There were times when looking up at the stars triggered hard conversations. The pinpricks stabbed at questions about creation, attacks on theories and interpretations, and ideas that whispered destruction of three decades of believing.

The agony of star-gazing usually happened around a campfire, at a campground, where our small space ebbed and flowed with rest and tension.While we had tried to capture family moments away from the battleground of home, our arguments tiptoed beside us, and grew glaringly bright by the firelight. That’s what happens when a newly born-again atheist kindles his passion through nature’s design. It’s like a baby Christian who feels it necessary to shout Jesus at every encounter (raising my hand as this was totally me). The new follower is powerfully loud, and can be pretty destructive if unbridled. It beat up our marriage those early days of his deconversion. And I am taking half credit for the fight. Another powerful force is a believer irrationally protecting her faith. His impassioned narrative about how Earth really came to be (according to Dawkins, Darwin, Sagan) was a bulldozer to my joy in creation, a wildfire consuming my peace in stories of old.
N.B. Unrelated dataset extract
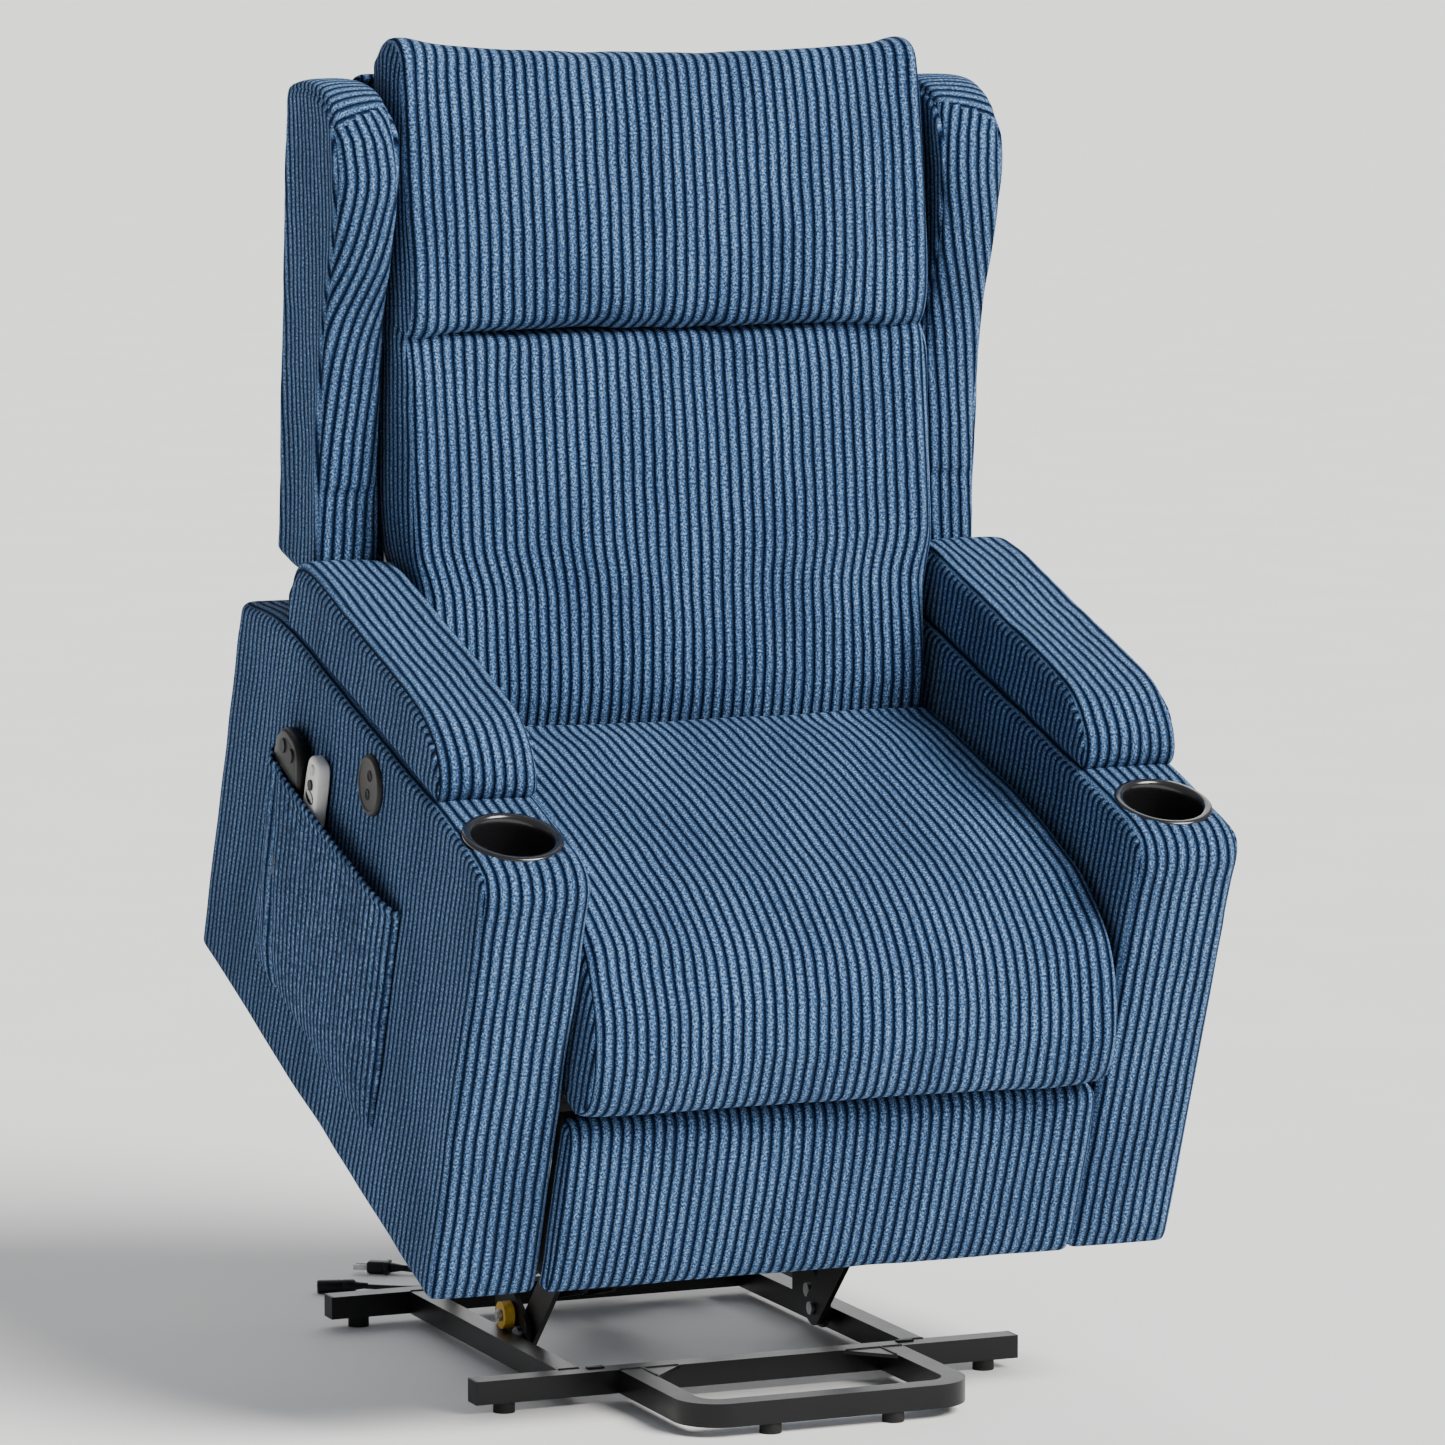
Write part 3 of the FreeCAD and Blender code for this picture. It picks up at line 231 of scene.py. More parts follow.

Those were moments that sent me spiraling, caused me to lash out, made me truly consider divorce. I didn’t know God was using all of it.
I can see it now, though.
This picture was taken as we camped this weekend. Together, we look up and marvel at the sky, the stars, the science, the creation. Nothing has changed much about our beliefs or unbeliefs. Mine have broadened a bit more, I guess. And he is settled with me not needing to be his sounding board and persuasion project. We just be. Because of the storm that was, the pruning of our hearts, especially mine, and a mutual appreciation of marriage beyond the valley.